Tap the wrench icon, select Canvas, turn on Drawing Guide, then tap Edit Drawing Guide. Choose Symmetry from the guide options, pick your mirror axis (Vertical, Horizontal, Quadrant, or Radial), and start drawing. Every stroke mirrors in real time.

#Apps

Procreate’s mirror tool lets you create perfectly symmetrical designs by reflecting your brush strokes across one or more axes. We tested all four symmetry modes on an iPad Pro running Procreate 5.3.7, and the whole setup takes about 30 seconds once you know where to look.

  • Procreate has 4 symmetry modes: Vertical, Horizontal, Quadrant, and Radial
  • You must enable both Drawing Guide and Assisted Drawing for mirroring to work
  • The symmetry guide is adjustable with drag-and-rotate nodes on the canvas
  • Rotational Symmetry flips and rotates strokes instead of straight mirroring
  • Turn off Assisted Drawing first, then the Drawing Guide, to fully disable mirroring

#How Do You Turn on Mirroring in Procreate?

The mirror tool lives inside the Drawing Guide settings. It’s not obvious at first because you need to go through two menus before you see the symmetry options.

Open the Actions menu (wrench icon, top-left corner), tap Canvas, and toggle Drawing Guide on. Then tap Edit Drawing Guide below the toggle and select Symmetry from the bottom row. A vertical guide line appears on your canvas. Tap Done to start drawing.

In our testing on an iPad Air with iPadOS 17.4, the vertical symmetry guide appeared instantly after tapping Symmetry. Your strokes will mirror across the center line on whichever layer has Assisted Drawing enabled.

If you’re working with other image editing tools like Photoshop, the concept is the same but Procreate keeps it simpler with a single toggle.

#The Four Symmetry Modes

Procreate gives you four distinct ways to mirror your work. Each one splits the canvas differently.

Vertical reflects strokes left-to-right across a vertical center line. This is the default mode, and it’s what most artists use for faces, logos, and mandalas.

Horizontal reflects top-to-bottom.

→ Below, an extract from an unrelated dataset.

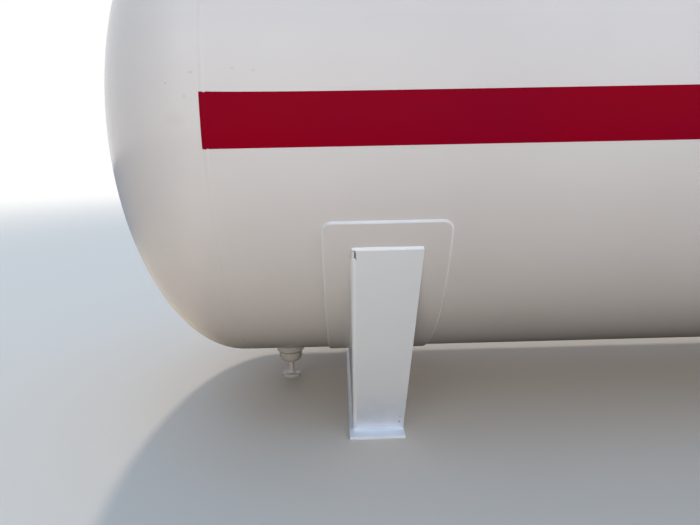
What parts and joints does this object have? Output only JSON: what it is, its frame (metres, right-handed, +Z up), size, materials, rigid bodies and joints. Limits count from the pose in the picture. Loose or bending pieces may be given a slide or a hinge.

Good for landscapes with water reflections.

Quadrant splits the canvas into four equal sections. Whatever you draw in one quarter appears in all four simultaneously, making it ideal for tile patterns, wallpaper designs, and repeating motifs that need four-way consistency.

Radial divides the canvas into eight segments radiating from the center. According to Procreate’s official handbook, Radial mode is specifically designed for mandala-style artwork where one brush stroke becomes eight simultaneous strokes.

To switch between modes, go back into Edit Drawing Guide > Symmetry and tap the one you want.

#How to Customize the Mirror Axis

You don’t have to stick with the default center-line position. The symmetry guide has two colored nodes that let you reposition and rotate the axis freely on your canvas before or during a project.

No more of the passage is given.